Weirdly enough, the short, sing-songy nature of Opera Man yielded some of SNL’s best political jokes in some time. It’s no accident that the show overtly ignored a political cold open this week in favor of a Game Of Thrones/Avengers mashup and put its ideas here. Opera Man’s constraints forces the show to deliver its punchlines in the most succinct manner, taking a six-minute concept and condensing it into six seconds. As such, they land much more effectively, and probably will have more legs because of it. A short verse about the Democratic candidates distills the entire race into eight lines, and it shows more insight than a dozen cold opens. Sandler had dozens of characters he could have pulled out of mothballs in this slot, but he and SNL chose wisely in bringing this one back.
Adam Sandler’s “I Was Fired” Monologue
The odds of Sandler not doing a musical-infused monologue were so low that Las Vegas refused to place odds on it. But even if this was inevitable, it ended up still being delightful. The sheer power of seeing Sandler back in Studio 8H could have been enough. Having a simple ditty would have been enough. Instead, this turned into a succinct way of summing up the past and paving the way for an episode to stand on its own rather than be a ninety-minute trip down memory lane.
Sandler’s contentious history with this show after his departure is well-documented, but having it laid out here gave Sandler autonomy while also allowing SNL to own up to its decision to fire him. No single person is bigger than the show (save Lorne Michaels, without whom the show should probably end next time around, but that’s another essay for another time), but it’s impossible to overstate just how popular Sandler was during his run on the program. The fact that he has had such a lucrative career allows him to brag about that during the monologue, and the fact the SNL is still around to provide a platform for that brag says a lot about it as well. This was a win-win that also managed to sneak in great cameos from Chris Rock and Pete Davidson, the latter of whom exploited his off-camera shenanigans in the most succinct, potent way all season. The Springsteen-esque way this song ended marked a triumphant return for one of the show’s most popular stars.
Chris Farley Song
Even if you’ve already seen Sandler perform this on his Netflix special 100% Fresh, there’s something undeniably powerful about seeing him sing it live in Studio 8H. The show put this in the only slot it could — the final one — since there wasn’t a dry eye in the house once Sandler had finished. It marked an elegant finish to an episode that balanced the old and the new quite well, and demonstrated the lasting power this show has.
It’s easy to fall into the trap of saying SNL used to be better, and how nothing currently compares to that which was. The not-so-hidden secret is the show has always more or less been what it is now, which is to say an inconsistent show that is always walking the tightrope between success and outright disaster. We remember the highlights and forget the duds, which creates the false illusion that past seasons had nothing BUT highlights. That’s not a slight on the show, which is built on a risky foundation upon which anything successful is fairly miraculous.

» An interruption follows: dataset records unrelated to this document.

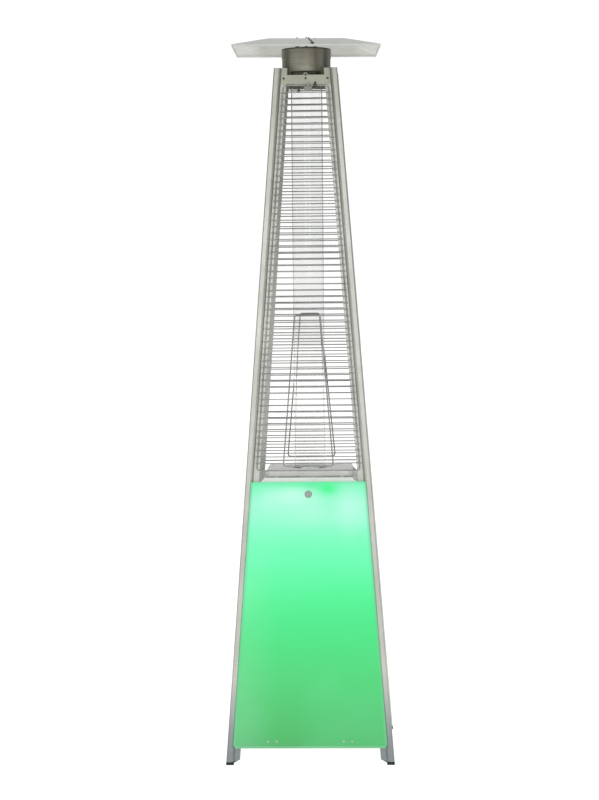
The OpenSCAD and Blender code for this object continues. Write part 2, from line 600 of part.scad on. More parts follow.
module door_hinge_leaves() color([0.7, 0.7, 0.7]) for (sx = [-1, 1]) difference() {
  union() {
    face(0) translate([sx * hinge_x - 20.25, panel_t / 2, pivot_s + 4]) cube([40.5, 1.3, 22]);
    face(0) translate([sx * hinge_x - 8, panel_t / 2, pivot_s]) cube([16, 1.3, 6]);
    knuckle(sx * hinge_x - 8, 16, hinge_y, hinge_z);
  }
  pin_hole(sx * hinge_x - 8, 16, hinge_y, hinge_z);
  face(0) for (d = [-13.25, 13.25]) vrod(sx * hinge_x + d, S(hinge_screw_z), -5, 8, 2.2);
}
module hinge_screws() color([0.7, 0.7, 0.7]) face(0) for (x = [-1, 1] * hinge_x, d = [-13.25, 13.25]) {
  pan_head(x + d, S(hinge_screw_z), -panel_t / 2, 6.5);
  vrod(x + d, S(hinge_screw_z), panel_t / 2 + 1.35, panel_t / 2 + 4, 3.4);
}
module door_knob() color([0.55, 0.6, 0.56]) face(0) translate([0, 0, S(knob_z)]) rotate([90, 0, 0]) {
  translate([0, 0, panel_t / 2]) rotate_extrude($fn = 64)
    polygon([[0, 0], [6, 0], [6, 2], [knob_d / 2 - 1.5, 3], [knob_d / 2, 4.5], [knob_d / 2, 9.5], [knob_d / 2 - 1, 10.5], [0, 10.5]]);
  translate([0, 0, -8]) cylinder(r = 2.5, h = 10);
}

post_front_left();
post_front_right();
post_rear_left();
post_rear_right();
feet();
base_plate();
fixed_hinge_leaves();
hinge_pins();
right_panel();
rear_panel();
left_panel();
panel_brackets();
panel_screws();
deck_plate();
burner_pan();
tube_seat();
quartz_tube();
main_burner();
pilot_burner();
igniter_electrode();
thermocouple();
gas_valve();
main_gas_pipe();
inlet_fitting();
control_plate();
igniter_body();
led_driver();
led_switch_case();
led_bars();
led_modules();
tilt_switch();
guard_front();
guard_right();
guard_rear();
guard_left();
guard_clips();
thumb_screws();
bracket_front();
bracket_right();
bracket_rear();
bracket_left();
bracket_screws();
top_plate();
flue_collar();
collar_band();
hood_spider();
hood_studs();
reflector_hood();
wing_nuts();
catch_magnet();
door_panel();
door_bottom_trim();
door_top_rail();
door_hinge_leaves();
hinge_screws();
door_knob();
valve_spindle();
control_knob();
igniter_button();
led_rocker();
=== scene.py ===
import json
import math
import bmesh
import bpy
from mathutils import Matrix, Vector


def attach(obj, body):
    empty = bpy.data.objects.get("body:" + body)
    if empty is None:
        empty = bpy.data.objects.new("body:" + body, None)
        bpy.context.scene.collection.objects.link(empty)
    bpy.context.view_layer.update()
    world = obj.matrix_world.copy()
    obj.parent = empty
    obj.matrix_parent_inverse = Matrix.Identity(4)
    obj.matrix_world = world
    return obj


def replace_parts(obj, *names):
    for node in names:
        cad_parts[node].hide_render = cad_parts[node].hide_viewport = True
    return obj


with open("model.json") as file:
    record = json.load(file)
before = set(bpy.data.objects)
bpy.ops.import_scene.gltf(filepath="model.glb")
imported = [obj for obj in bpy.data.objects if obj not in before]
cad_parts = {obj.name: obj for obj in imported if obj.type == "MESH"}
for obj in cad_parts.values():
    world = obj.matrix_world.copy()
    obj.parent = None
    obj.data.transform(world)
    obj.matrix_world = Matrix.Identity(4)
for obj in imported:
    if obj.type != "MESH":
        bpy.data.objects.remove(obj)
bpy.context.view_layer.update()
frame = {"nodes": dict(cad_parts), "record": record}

N = frame["nodes"]
MM = 0.001

# ------------------------------------------------------------------ dimensions, as in the CAD (mm)
HB = 265.0
POST_H = 2186.0
T = (530.0 - 200.0) / 2 / POST_H
LEAN = math.atan(T)
CL = math.cos(LEAN)
SL = math.sin(LEAN)
FOOT = 5.0


def hp(z):
    return HB - T * z


def S(z):
    return z / CL


def W(s):
    return HB - T * s * CL


def on_face(k, x, v, s):
    """A point of face k: x across, v inward, s up the lean. Returns metres in the row frame."""
    y, z = v, s
    y2 = y * CL + z * SL
    z2 = -y * SL + z * CL
    p = Vector((x, y2 - HB, z2))
    return (Matrix.Rotation(math.radians(90 * k), 3, "Z") @ p) * MM


# ------------------------------------------------------------------ node helpers
def lin(c):
    return tuple(((v / 255) / 12.92 if v / 255 <= 0.04045 else ((v / 255 + 0.055) / 1.055) ** 2.4) for v in c)


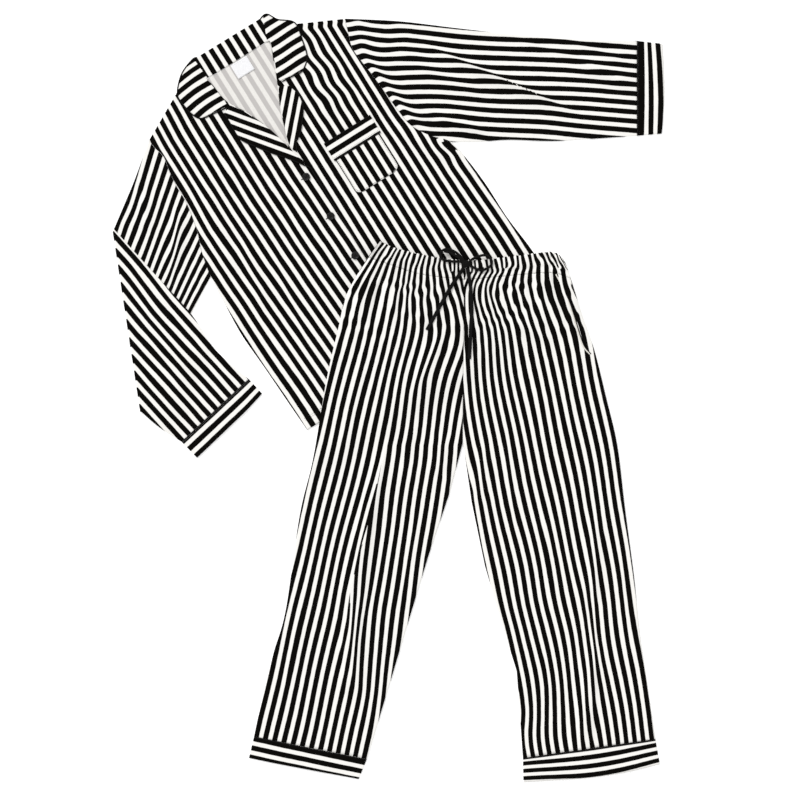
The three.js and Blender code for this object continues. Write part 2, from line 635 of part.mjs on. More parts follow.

Both Chris Farley and Adam Sandler are part of that wonderfully complicated tapestry. Their era was one defined by the power of personality rather than character-driven sketches, with a lot of sketches residing on the overwhelming presence of one person rather than deriving its power from a collective energy. The cast SNL brought in immediately after cleaning house between Seasons 20 and 21 reflected the waning ratings power of that approach. That reality didn’t make it into Sandler’s musical monologue, but that doesn’t mean people still don’t quote Chris Farley highlights decades later. The fact that Farley didn’t hit the bullseye each time doesn’t make his overall batting average any less remarkable. Sandler’s song focuses on these successes, and the tears the song evokes remind us how lucky we are this man helped create those singular moments for us.